Two discs and well over two-hours worth of slooooow, classic doom – it’s a difficult pill to swallow for the casual onlooker. Then again, the Rev’s brand never really was intended for the cursory fan. Nope, this is doom tailor-made for zealots and the musically adventurous. So Long Suckers still focuses on the formula so deeply entrenched through the band’s previous works -- music steeped with the more ballsy, bold doomage of Sabbath, et al, just much, much more draaaaaaaaawn out -- but the song-writing, tempo shifts, and general flow found this time around is truly among the strongest and most absorbing this troupe has done. The itty-bitty ‘party flavor’ heard at the start of II: Crush the Insects (“Doom All Over the World”) is toned down, but there’s still plenty of swagger to be heard as a couple of the lengthier numbers here feature a wonderfully greazy yet bold groove that could easily set a person to struttin’ down the ave. in a keep-on-truckin’, finger-gunnin’ kinda way: “They Used Dark Forces/Teutonic Witch” [29:05], and “One Last Time” [15:39]. But we also find a few cuts traveling down a much, much darker, more grievous path: “Sorrow” [25:20], “Funeral Summer” [11:41], and the kingly “Caesar Forever” [15:43], for example. There’s even a nod towards the traditional, galloping metal styling laid down by the likes of very early Manowar and Manilla Road afoot – the amazing “Anywhere Out of This World” [25:32] which has the potential of stealing the doom song of the year right from under Pale Divine’s nose (“I Alone the Traveler”). Hell, it might end up becoming my favorite tune of theirs since “The Wandering Jew” from their excellent 2003 Harbringer of Metal EP.

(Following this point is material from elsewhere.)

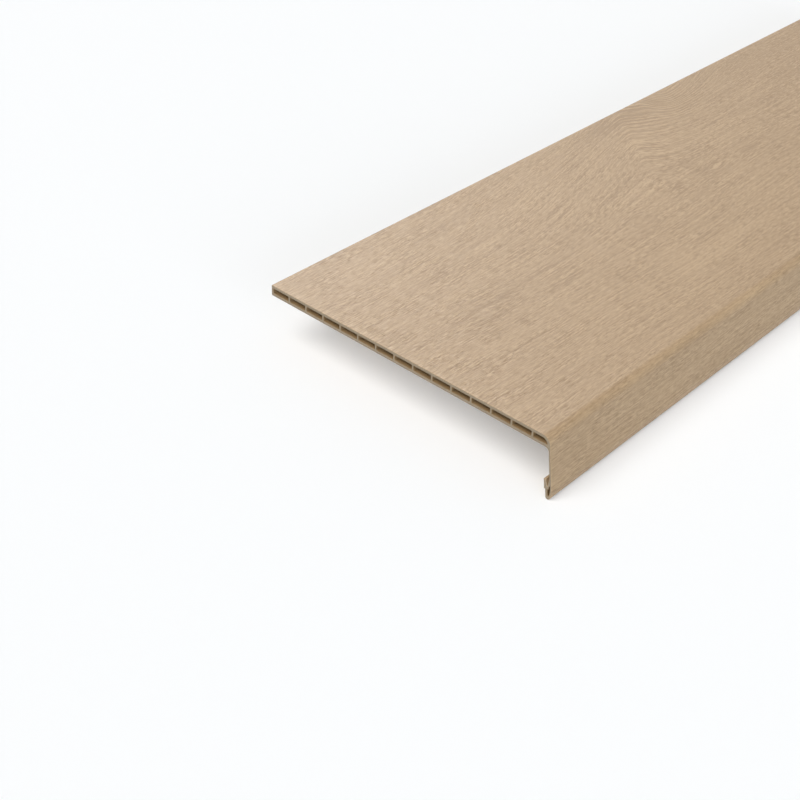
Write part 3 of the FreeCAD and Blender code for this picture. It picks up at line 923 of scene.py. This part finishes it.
def surround_world(studio):
    """Soft light all round, seen as white."""
    world = bpy.data.worlds.new("surround")
    world.use_nodes = True
    tree = world.node_tree
    light = tree.nodes["Background"]
    light.inputs["Color"].default_value = (*SKY, 1.0)
    light.inputs["Strength"].default_value = studio.surround
    plain = new_node(tree, "ShaderNodeBackground")
    plain.inputs["Color"].default_value = (0.98, 0.98, 0.98, 1.0)
    plain.inputs["Strength"].default_value = 1.0
    choice = new_node(tree, "ShaderNodeMixShader")
    tree.links.new(seen_plain(tree), choice.inputs["Fac"])
    tree.links.new(light.outputs["Background"], choice.inputs[1])
    tree.links.new(plain.outputs["Background"], choice.inputs[2])
    tree.links.new(choice.outputs["Shader"], tree.nodes["World Output"].inputs["Surface"])
    return world


def floor_material(studio):
    """White paper: the camera sees it plain, with a pale shadow."""
    made, tree, shader = start_material("floor_paper")
    shader.inputs["Base Color"].default_value = (*studio.floor, 1.0)
    shader.inputs["Roughness"].default_value = 0.9
    shader.inputs["Specular IOR Level"].default_value = 0.0
    plain = new_node(tree, "ShaderNodeEmission")
    plain.inputs["Color"].default_value = (0.98, 0.98, 0.98, 1.0)
    plain.inputs["Strength"].default_value = 1.0
    share = math_node(tree, "MULTIPLY", seen_plain(tree), studio.lift)
    choice = new_node(tree, "ShaderNodeMixShader")
    out = next(n for n in tree.nodes if n.bl_idname == "ShaderNodeOutputMaterial")
    tree.links.new(share, choice.inputs["Fac"])
    tree.links.new(shader.outputs["BSDF"], choice.inputs[1])
    tree.links.new(plain.outputs["Emission"], choice.inputs[2])
    tree.links.new(choice.outputs["Shader"], out.inputs["Surface"])
    return made


def soft_light(name, toward, strength, width, colour, card=False):
    """A wide soft lamp far off in one direction: a card shows in the sheen alone."""
    bpy.ops.object.light_add(type="SUN", location=toward * 3.0)
    lamp = bpy.context.object
    lamp.name = name
    lamp.data.energy = strength
    lamp.data.angle = width
    lamp.data.color = colour
    lamp.rotation_euler = (-toward).to_track_quat("-Z", "Y").to_euler()
    lamp.visible_diffuse = not card


class TREAD_OT_stage(bpy.types.Operator):
    """Set the floor, the soft light and the camera"""

    bl_idname = "tread.stage"
    bl_label = "Studio"
    bl_options = {"REGISTER", "UNDO"}

    def execute(self, context):
        studio = context.scene.tread_studio
        clear_old("floor", "overhead", "front_light", "card", "camera")
        bpy.ops.object.select_all(action="DESELECT")
        bpy.ops.mesh.primitive_plane_add(size=60.0, location=(0.0, 0.0, 0.0))
        floor = context.object
        floor.name = "floor"
        floor.data.materials.append(floor_material(studio))

        context.scene.world = surround_world(studio)
        soft_light(
            "overhead", Vector((-0.65, 0.19, 1.0)), studio.overhead, math.radians(39.0), WARM
        )
        soft_light(
            "front_light", Vector((-0.5, -1.0, 0.10)), studio.front, math.radians(50.0), COOL
        )
        soft_light(
            "card", Vector((0.299, 0.641, 0.707)), studio.sheen, math.radians(50.0), WHITE,
            card=True,
        )

        azimuth, elevation, roll = (
            math.radians(-48.965), math.radians(36.396), math.radians(2.495)
        )
        ahead = Vector((
            -math.sin(azimuth) * math.cos(elevation),
            math.cos(azimuth) * math.cos(elevation),
            -math.sin(elevation),
        ))
        right = ahead.cross(Vector((0.0, 0.0, 1.0))).normalized()
        above = right.cross(ahead)
        turned = right * math.cos(roll) + above * math.sin(roll)
        risen = above * math.cos(roll) - right * math.sin(roll)
        bpy.ops.object.camera_add(location=(0.0, 0.0, 0.0))
        camera = context.object
        camera.name = "camera"
        camera.data.sensor_width = 36.0
        camera.data.lens = 62.22
        camera.data.clip_start = 0.01
        camera.data.clip_end = 200.0
        place = Matrix((turned, risen, -ahead)).transposed().to_4x4()
        place.translation = Vector((-1.1689, -0.5798, 0.6675))
        camera.matrix_world = place
        context.scene.camera = camera
        context.scene.view_settings.view_transform = "Standard"
        return {"FINISHED"}


class TREAD_PT_panel(bpy.types.Panel):
    """Shows the two builders and the tread's sizes, finish and studio"""

    bl_idname = "TREAD_PT_panel"
    bl_label = "Stair Tread"
    bl_space_type = "VIEW_3D"
    bl_region_type = "UI"
    bl_category = "Stair Tread"

    def draw(self, context):
        layout = self.layout
        for operator in (TREAD_OT_profile, TREAD_OT_stage):
            layout.operator(operator.bl_idname)
        for group in ("tread_sizes", "tread_finish", "tread_studio"):
            values = getattr(context.scene, group)
            box = layout.box()
            for name in values.__annotations__:
                box.prop(values, name)


GROUPS = {
    "tread_sizes": TreadSizes,
    "tread_finish": TreadFinish,
    "tread_studio": TreadStudio,
}
CLASSES = (*GROUPS.values(), TREAD_OT_profile, TREAD_OT_stage, TREAD_PT_panel)


def register():
    for cls in CLASSES:
        bpy.utils.register_class(cls)
    for name, group in GROUPS.items():
        setattr(bpy.types.Scene, name, PointerProperty(type=group))


def unregister():
    for name in GROUPS:
        delattr(bpy.types.Scene, name)
    for cls in reversed(CLASSES):
        bpy.utils.unregister_class(cls)


def main():
    """Builds everything in order."""
    register()
    bpy.ops.tread.stage()
    bpy.ops.tread.profile()


if __name__ == "__main__":
    main()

But what sets these fellers apart from many of the other bands playing incredibly long, drawn out sloooooow metal is exactly the point I touched upon above: Reverend Bizarre isn’t afraid to season their broad soundscapes with multiple tempo-shifts. Sometimes you might have to wait a really long time for it to happen (15-minutes into “Sorrow”, for example) but when that groove eventually hits, you just can’t help but raise that fist and bang your snarlin’ head alongside. Each song on So Long Suckers sees some sort of bend into a greasy groove; HEAVY, slow riff; or quiet, floating moment, which really gives these songs the sort of longevity that’ll keep listeners returning to the album for many years to come. And not to be outdone by one of the other very highly regarded doom albums of 2007 -- Pale Divine’s Cemetery Earth -- this record is also packed with oodles of solos. However, instead of only hearing them rip forth from the fine guitar work of Peter Vicar, a huge portion actually burble forth from Albert Witchfinder’s wicked, wicked bass. Not that this is new territory for the band, mind you, but the bubbling this time around just seems to strike with a little extra resilience – truly an album for those favoring heavy bass guitar. This isn’t to take away from the remaining players, however. Apart from Albert’s bass and perpetually smooth, soulful vocal delivery, Peter’s fretwork and Void’s absorbing, organic drumming hit directly on target once again as well.
That’s it. They’re done. No more. Haters can rejoice, and fans craving new material from the trio will have to turn their attention to the dark progressive rock styling of Orne to get their fix (which, by the way, is excellent, although I’m not certain Albert has a long-term commitment with the band). Reverend Bizarre have left fans of doom metal with an immensely impressive catalog of material to return to. And return we certainly will. These albums, these EP’s, these splits: they’re all bound for the halls of “classic works” of the genre. This band understood the principles of doom metal fully, and they were certainly aware of the stakes of the game as well. Now, with III: So Long Suckers, Reverend Bizarre have executed a wonderful curtain call and left their fans from the utmost peak of Mt. Doom with an essential recording. Godspeed, you Pontiffs, Godspeed.